Creationist students, listen to me very carefully: There is evidence for evolution, and evolution is an extremely successful scientific theory. That doesn't make it ultimately true, and it doesn't mean that there could not possibly be viable alternatives. It is my own faith choice to reject evolution, because I believe the Bible reveals true information about the history of the earth that is fundamentally incompatible with evolution. I am motivated to understand God's creation from what I believe to be a biblical, creationist perspective. Evolution itself is not flawed or without evidence. Please don't be duped into thinking that somehow evolution itself is a failure. Please don't idolize your own ability to reason. Faith is enough. If God said it, that should settle it. Maybe that's not enough for your scoffing professor or your non-Christian friends, but it should be enough for you.
That's a refreshing admission. He's basically saying that the theory of evolution is very robustly supported, but that he chooses to believe his Bible instead.
But as a matter of impression I'd say most people belong to a religion for reasons other than a deep and central conviction that God exists in some relevant sense.
Agreed.
Like the source of the above, they are content to conform to religious beliefs without too much concern about whether they are correct or not because it feels more right to do so than to be correct about reality. Others value being correct over being comfortable.

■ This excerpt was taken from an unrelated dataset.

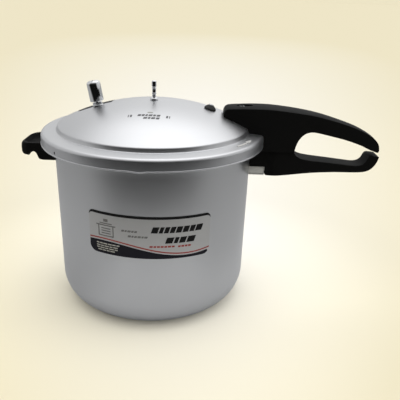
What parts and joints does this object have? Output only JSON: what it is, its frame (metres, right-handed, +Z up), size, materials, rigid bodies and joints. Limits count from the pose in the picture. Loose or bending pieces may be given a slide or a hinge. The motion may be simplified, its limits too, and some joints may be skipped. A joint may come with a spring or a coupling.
{
  "type": "pressure canner",
  "caption": "Outer-lid bayonet pressure canner: deep aluminium pot, domed locking lid with lift-off weight, pressure pin and safety plug, long loop handle and helper handle.",
  "frame": {"origin": "on the pot's axis, at the flat underside of the base", "axes": "+Z up along the pot's axis, +X towards the long handle, -Y towards the label"},
  "size_m": [0.4468, 0.2744, 0.2804],
  "materials": {
    "spun_aluminium": "satin, spun and lightly brushed",
    "cast_aluminium": "as cast, tumbled",
    "chrome": "polished plate",
    "steel": "turned, bright",
    "phenolic": "compression-moulded phenolic, semi-matt",
    "rubber": "moulded, matt",
    "silicone": "moulded, satin",
    "label_foil": "printed self-adhesive foil"
  },
  "bodies": {
    "pot": {"pot_shell": "spun_aluminium", "pot_label": "label_foil", "pot_bracket": "cast_aluminium", "pot_handle": "phenolic", "pot_handle_screw": "steel", "pot_rivet_left": "cast_aluminium", "pot_rivet_right": "cast_aluminium", "helper_bracket": "cast_aluminium", "helper_handle": "phenolic", "helper_screw": "steel", "helper_rivet_left": "cast_aluminium", "helper_rivet_right": "cast_aluminium"},
    "lid": {"lid_shell": "spun_aluminium", "lid_gasket": "silicone", "lid_handle": "phenolic", "lid_handle_bracket": "steel", "lid_handle_boss": "cast_aluminium", "lid_handle_screw_front": "steel", "lid_handle_screw_rear": "steel", "vent_pipe": "steel", "vent_washer": "rubber", "vent_nut": "steel", "indicator_bush": "chrome", "indicator_nut": "steel", "safety_plug": "rubber", "safety_plug_core": "steel"},
    "weight": {"weight_body": "chrome", "weight_needle": "steel"},
    "indicator": {"indicator_pin": "chrome", "indicator_seal": "silicone", "indicator_clip": "steel"}
  },
  "joints": [
    {"name": "lid_turn", "type": "hinge", "parent": "pot", "child": "lid", "pos_m": [0, 0, 0.214], "axis": [0, 0, 1], "range_deg": [0, 30]},
    {"name": "weight_lift", "type": "slide", "parent": "lid", "child": "weight", "axis": [-0.1736, 0, 0.9848], "range_m": [0, 0.03]},
    {"name": "indicator_rise", "type": "slide", "parent": "lid", "child": "indicator", "axis": [0, 0, 1], "range_m": [0, 0.004]}
  ]
}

ID is just Creationism with a white lab coat on.
Also agreed.
That was what was determined at the Dover (or Kitzmiller) Trial that Subduction Zone referred to. This 2 hour videois one of the most interesting documentaries I have ever seen, and actually quite dramatic in places (astrology as a scientific theory, "cdesign proponentsists"):
You or somebody else also said that they considered ID and creationism synonymous. I agree there as well. Every creation myth, for example, whether it be the Viking version, or the Babylonian version, or any other, is a story of intelligent design leading to creation of our universe, each version featuring a different intelligent designer or designers doing the creating.
omniscience is incompatible with free will
You're on a roll.
We don't get this from Christians very often. Instead, they tend to exist that the two can coexist. Free will seems necessary to Christianity. Original sin and the fall of man, perdition, the need for salvation seem to depend on Adam and Eve having free will and choosing disobedience, and therefore deserving punishment.
An omnipotent god can be omniscient and mere human mortals can still have free will.
Not if free will means the freedom to make a choice at the time it is made rather than the mere illusion of this freedom. If free will means only the experience of becoming aware of a desire, like thirst, and being free to act in order to accomplish some desired outcome such as to get a drink, then yes, we have that even if God exists and is omniscient.
The neuroscientists suggesting that free will is an illusion grant that we have such experiences - how could they not? - but are generally considering the something else - the ability to be more than a passive observer of urges and desires being fulfilled by neural circuits outside of consciousness that generate them and the motor signals that result in their fulfillment. This observer needs to be the source of these desires and their execution at the time they are made.
If it's the latter to which you refer, then I agree with
@Axe Elf that such a state of affairs is incompatible with divine omniscience.
I think that what he is telling you is that life is more like the replay of a taped sporting event than a live game, except with the players being conscious at the time of the replay, and experiencing desires. To them, it's more like a live game, with the future unknown to them.
Yet to the one watching the movie from a metaspace, every move - every play, every score, every infraction - is known in advance. The players are confined to following a predetermined script notwithstanding their sense of free will. The future is not just unknown to them. but feels undetermined.
But there are things that cannot be done with ANY amount of power, such as drawing a four-sided triangle, introducing me to a married bachelor, making a one-sided coin (and therein lies part of the solution to the Problem of Evil), or be omniscient and still not know what's going to happen.
Agreed again.
So does God have free will? Can an omniscient entity do anything other than what it already knows it will do?
It is simply a choice on my part to assume those axioms, much like the choice one makes between two competing parallel postulates, depending on what kind of work one wants to do. I want to do my work in a universe where the omni-God exists, so that is how I define Him.
And now you are the refreshingly honest one. You believe what you believe because you want it to be true. Who can argue with what another person wants?